My task is semantic segmentation and I have two modalities, rgb and a corresponding segmented image, rgb remains unchanged but the second modality becomes nan after some epochs. I found it out by tracing this error at first:
RuntimeError: Function ‘LogSoftmaxBackward’ returned nan values in its 0th output.
To detect source of nan, I searched for nan and inf in summation of model parameters, however summation of all parameters stayed limitted. Then I checked all inputs and outputs of network layers, and it turns out that network second input is the source of nan.
Regarding your suggestion, I have checked the data by printing np.isnan(input) in get_item and torch.isnan after taking tensors from dataloader. During training, data doesn’t become nan in get_item but after about 38 epochs trainloader returns tensors including nan values.

The second input data type has values in [0, 200000] and I normalize them into [0, 1].

Finally, it’s worth mentioning by resuming the saved checkpoint, training continues until 38 more epochs.

Thanks in advance for helping me out

If you are using random transformations, could you check, if some of them might e.g. crop an invalid input? Are you able to reproduce the invalid values in the segmented image by using the DataLoader alone (without the model training) by just iterating it for 38 epochs?

Thanks for your response.

I checked what you said, without training no nan tensor is produced by Dataloader. Isn’t it odd?

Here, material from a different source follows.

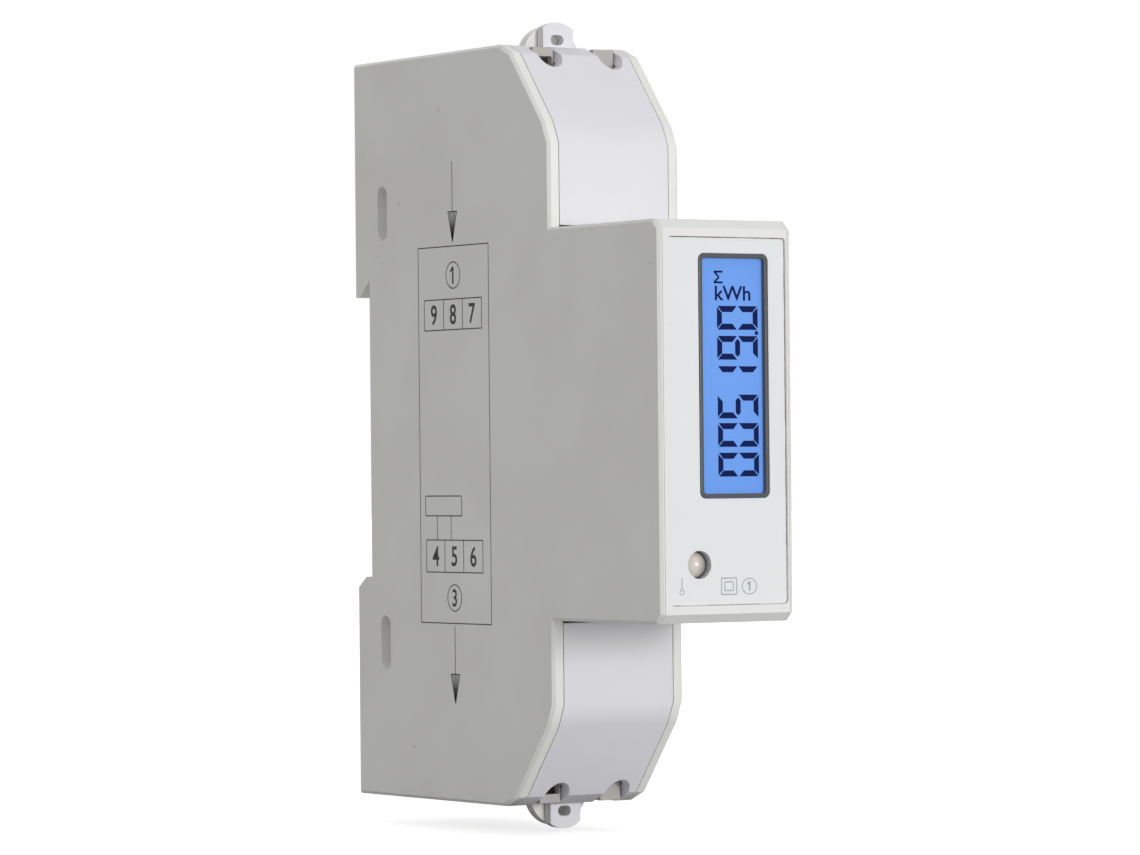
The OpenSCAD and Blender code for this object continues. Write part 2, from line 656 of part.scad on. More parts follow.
// Moulded strip that holds the three small terminals of one end
module terminal_block() {
    low = main_z + 4.6;
    high = half_h - cover_t - 0.85;
    top_y = corner_b[0] + 1.3;
    width = inner_x - 0.2;
    color("#cbc8c0") difference() {
        union() {
            along_x(-width, width) polygon([[small_head_front - 0.4, low], [small_back + 0.6, low],
                [small_back + 0.6, end_in_z - 0.1], [lug_front - 0.1, end_in_z - 0.1], [lug_front - 0.1, high], [top_y, high],
                [top_y - 0.1, high - 0.35], [small_head_front - 0.4, low + 3.6]]);
            for (x = [-notch_left, notch_right]) block([x - notch_r + 0.25, top_y, high - 0.1],
                [x + notch_r - 0.25, top_y + 0.9, half_h - 0.2]);
        }
        for (i = [-1:1]) translate([i * small_pitch, 0, 0]) {
            translate([0, 0, small_z]) {
                along_y(small_head_front - 2, small_seat_front) circle(d = small_head_d + 0.2, $fn = fine);
                along_y(small_head_front, small_back) circle(d = small_d + 0.2, $fn = fine);
            }
            // Room for the moving cage, and the way of the wire to it
            block([-small_cage_w / 2 - 0.1, small_seat_front + small_seat_t, small_z - small_cage_l / 2 - 0.1],
                [small_cage_w / 2 + 0.1, small_back + 0.1, small_z + small_cage_l / 2 + 0.1]);
            block([-strip_w / 2 - 0.15, strip_front - 0.1, low - 1], [strip_w / 2 + 0.15, small_back_in, half_h + 1]);
            block([-small_cage_w / 2 - 0.1, top_y - 1, half_h - (i > 0 ? 4.8 : 3.4)],
                [small_cage_w / 2 + 0.1, small_wire_front, half_h - (i > 0 ? 3.2 : 1.25)]);
        }
        block([pin_x[1] - 0.5, strip_front - 0.1, low - 1], [0, small_wire_front + 0.1, low + 0.9]);
    }
}

// Fixed strips that the small cages pull the wires against, and their pins down to the link board
module contact_strips() {
    link_top = small_z - small_cage_l / 2 - 0.15;
    color("#c8c2b2") for (i = [0:2]) let (x = (i - 1) * small_pitch) {
        block([x - strip_w / 2, strip_front, link_top - 0.4], [x + strip_w / 2, small_wire_front, half_h - 2]);
        block([min(pin_x[i] - pin_w / 2, x), strip_front, link_top - 0.4], [max(pin_x[i] + pin_w / 2, x), small_wire_front, link_top]);
        block([pin_x[i] - pin_w / 2, strip_front, link_z - 0.8], [pin_x[i] + pin_w / 2, small_wire_front, link_top]);
    }
}

module link_board() {
    color("#2f6b4a") difference() {
        block([-inner_x + 0.8, strip_front - 4, link_z], [board_left - 0.05, strip_front + 4, link_z + link_t]);
        for (x = pin_x) block([x - 0.4, strip_front - 0.1, link_z - 1], [x + 0.4, small_wire_front + 0.1, link_z + link_t + 1]);
    }
}

module small_cage(i) color("#c0bba9") translate([i * small_pitch, 0, small_z])
    cage(small_cage_w, small_cage_l, small_plate_front, small_back, small_plate_t, 0.6, small_wall, small_d + 2 * thread_gap);
module small_screw(i) color("#c3c5c8") translate([i * small_pitch, 0, small_z])
    cross_screw(small_head_front, small_head_t, strip_front - 0.1, small_d, small_head_d);

case_tub();
case_lid();
front_bezel();
front_panel();
display_frame();
lcd_glass();
lcd_backlight();
lcd_pins();
pulse_lamp();
display_board();
main_board();
board_header();
metering_chip();
controller_chip();
quartz_crystal();
optocouplers();
dropper_capacitor();
filter_capacitor();
surge_varistor();
current_shunt();
sense_leads();
rail_clip();
clip_spring();
color("#e4e4ea") cover();  // upper_cover
color("#e4e4ea") at_end(-1) cover();  // lower_cover
main_cage();  // upper_main_cage
at_end(-1) main_cage();  // lower_main_cage
main_screw();  // upper_main_screw
at_end(-1) main_screw();  // lower_main_screw
current_bar();  // upper_current_bar
at_end(-1) current_bar();  // lower_current_bar
terminal_block();  // upper_terminal_block
at_end(-1) terminal_block();  // lower_terminal_block
contact_strips();  // upper_contact_strips
at_end(-1) contact_strips();  // lower_contact_strips
link_board();  // upper_link_board
at_end(-1) link_board();  // lower_link_board
small_cage(-1);  // upper_small_cage_left
small_cage(0);  // upper_small_cage_middle
small_cage(1);  // upper_small_cage_right
at_end(-1) small_cage(-1);  // lower_small_cage_left
at_end(-1) small_cage(0);  // lower_small_cage_middle
at_end(-1) small_cage(1);  // lower_small_cage_right
small_screw(-1);  // upper_small_screw_left
small_screw(0);  // upper_small_screw_middle
small_screw(1);  // upper_small_screw_right
at_end(-1) small_screw(-1);  // lower_small_screw_left
at_end(-1) small_screw(0);  // lower_small_screw_middle
at_end(-1) small_screw(1);  // lower_small_screw_right
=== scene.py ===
import json
import math

import bpy
from mathutils import Matrix, Vector

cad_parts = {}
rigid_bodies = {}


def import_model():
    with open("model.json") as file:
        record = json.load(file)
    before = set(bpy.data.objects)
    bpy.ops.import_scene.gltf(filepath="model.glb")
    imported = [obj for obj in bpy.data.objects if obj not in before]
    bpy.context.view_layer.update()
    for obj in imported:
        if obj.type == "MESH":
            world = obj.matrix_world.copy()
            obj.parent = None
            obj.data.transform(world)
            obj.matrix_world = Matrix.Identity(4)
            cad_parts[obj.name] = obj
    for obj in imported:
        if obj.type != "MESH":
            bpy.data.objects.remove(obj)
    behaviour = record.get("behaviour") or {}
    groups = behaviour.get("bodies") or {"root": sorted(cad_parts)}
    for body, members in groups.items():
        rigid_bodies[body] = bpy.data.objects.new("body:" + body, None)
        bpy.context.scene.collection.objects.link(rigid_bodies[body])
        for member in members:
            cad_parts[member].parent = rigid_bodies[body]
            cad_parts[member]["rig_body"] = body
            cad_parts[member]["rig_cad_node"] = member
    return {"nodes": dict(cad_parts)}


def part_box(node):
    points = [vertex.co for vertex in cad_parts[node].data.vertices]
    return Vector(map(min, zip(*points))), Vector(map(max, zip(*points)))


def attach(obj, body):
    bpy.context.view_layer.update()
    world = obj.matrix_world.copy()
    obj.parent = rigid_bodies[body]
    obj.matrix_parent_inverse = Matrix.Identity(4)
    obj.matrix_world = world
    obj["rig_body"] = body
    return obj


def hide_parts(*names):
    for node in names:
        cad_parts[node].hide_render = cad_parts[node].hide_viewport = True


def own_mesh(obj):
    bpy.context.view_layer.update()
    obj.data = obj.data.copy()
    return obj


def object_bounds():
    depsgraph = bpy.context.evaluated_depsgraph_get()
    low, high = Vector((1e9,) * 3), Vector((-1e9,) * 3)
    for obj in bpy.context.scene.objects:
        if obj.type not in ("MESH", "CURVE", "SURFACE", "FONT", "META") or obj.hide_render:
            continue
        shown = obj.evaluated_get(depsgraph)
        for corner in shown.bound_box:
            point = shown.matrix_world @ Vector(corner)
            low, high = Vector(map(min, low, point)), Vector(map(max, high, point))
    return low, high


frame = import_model()
cad_box = [list(corner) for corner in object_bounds()]
nodes = frame["nodes"]
mm = 0.001


# Camera, floor and lamps. The meter hangs on a rail in use, so the floor only
# just clears its lower sealing tab. The key lamp stands in front, level with
# the meter, which leaves the printed side in soft shade.
eye = Vector((-325.69, -531.88, -5.81)) * mm
ahead = Vector((0.54462, 0.83864, 0.0092)).normalized()
level = ahead.cross(Vector((0, 0, 1))).normalized()
upright = level.cross(ahead)
roll = math.radians(-0.5563)
camera_right = level * math.cos(roll) + upright * math.sin(roll)
camera_up = upright * math.cos(roll) - level * math.sin(roll)
bpy.ops.object.camera_add(location=eye)
camera = bpy.context.object
camera.rotation_euler = Matrix((camera_right, camera_up, -ahead)).transposed().to_euler()
camera.data.sensor_width = 36
camera.data.lens = 161.62
camera.data.clip_start = 0.02
bpy.context.scene.camera = camera
bpy.context.scene.view_settings.view_transform = "Standard"


def add_node(tree, kind, **sockets):
    """Adds a shader node; each named socket gets a value, or a link from another node's socket."""
    made = tree.nodes.new("ShaderNode" + kind)
    for name, value in sockets.items():
        by_number = name[0] == "i" and name[1:].isdigit()
        socket = made.inputs[int(name[1:]) if by_number else name.replace("_", " ")]
        if isinstance(value, bpy.types.NodeSocket):
            tree.links.new(value, socket)
        else:
            socket.default_value = value
    return made


def arithmetic(tree, operation, a, b=0.0, clamp=False):
    made = add_node(tree, "Math", i0=a, i1=b)
    made.operation = operation
    made.use_clamp = clamp
    return made.outputs[0]


def blend_colors(tree, factor, a, b, way="MIX"):
    made = tree.nodes.new("ShaderNodeMix")
    made.data_type = "RGBA"
    made.blend_type = way
    for index, value in ((0, factor), (6, a), (7, b)):
        if isinstance(value, bpy.types.NodeSocket):
            tree.links.new(value, made.inputs[index])
        else:
            made.inputs[index].default_value = value
    return made.outputs[2]


def tone(red, green, blue):
    """A colour as it shows on a screen, from 0 to 255, made linear."""
    shares = [value / 255 for value in (red, green, blue)]
    return [((v + 0.055) / 1.055) ** 2.4 if v > 0.04 else v / 12.92 for v in shares] + [1]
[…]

Should I do something to prevent from changing inputs?

I would assume the input are not changed by the Dataset or DataLoader, as each sample is loaded and processed on the fly or do you expect them to change somehow?
Are you using any random transformations, which could potentially create the invalid outputs depending on the actual random values used in this transformation?

Similarly, I think segmented data shouldn’t change by DataLoader, as doesn’t rgb data.

There is some randomness in my transformer:
composed_trn = transforms.Compose(
ResizeShorterScale(shorter_side, low_scale, high_scale),
Pad(crop_size, [123.675, 116.28, 103.53], ignore_label),

Thanks to you, I found out that padding and interpolation inside resizing creates nan values in the segmented input image. By eliminating these two transformations network works well!

Good to hear you were able to isolate the issue.
Where does ResizeShorterScale come from?

Thanks a lot!

It is defined in the open source code of RefineNet implemented by DrSleep:

class ResizeShorterScale(object):
“”“Resize shorter side to a given value and randomly scale.”""

def __init__(self, shorter_side, low_scale, high_scale):
    assert isinstance(shorter_side, int)
    self.shorter_side = shorter_side
    self.low_scale = low_scale
    self.high_scale = high_scale

def __call__(self, sample):
    image, mask = sample["image"], sample["mask"]
    min_side = min(image.shape[:2])
    scale = np.random.uniform(self.low_scale, self.high_scale)
    if min_side * scale < self.shorter_side:
        scale = self.shorter_side * 1.0 / min_side
    image = cv2.resize(
        image, None, fx=scale, fy=scale, interpolation=cv2.INTER_CUBIC
    mask = cv2.resize(
        mask, None, fx=scale, fy=scale, interpolation=cv2.INTER_NEAREST
    return {"image": image, "mask": mask}

Dear @ptrblck, although the network issue is solved, I wonder why dataloader doesn’t produce nan when there is no training, but with the similar random seed and other conditions. Do you have any idea?

No, unfortunately I don’t know what’s causing this issue. In the past I’ve seen a similar issue by a potentially broken MKL version in combination with an AMD CPU (the CPU transformations via numpy were using this library). You could try to check which backends the transformations are using and either change the versions of these libs (or disable multi-threading etc.) to isolate it further.

1 Like

OK, thank you so much.

I am experiencing the same issue.

My data preprocessing steps are fine as I checked the data beforehand. But randomly, after a certain epoch, my target data will become a bunch of nans. But when I catch and ignore these nans and allow it to continue, the next data sample will be fine.

Also, when I rerun the entire training, this random behaviour will happen at a completely different epoch/data sample. There is no consistency.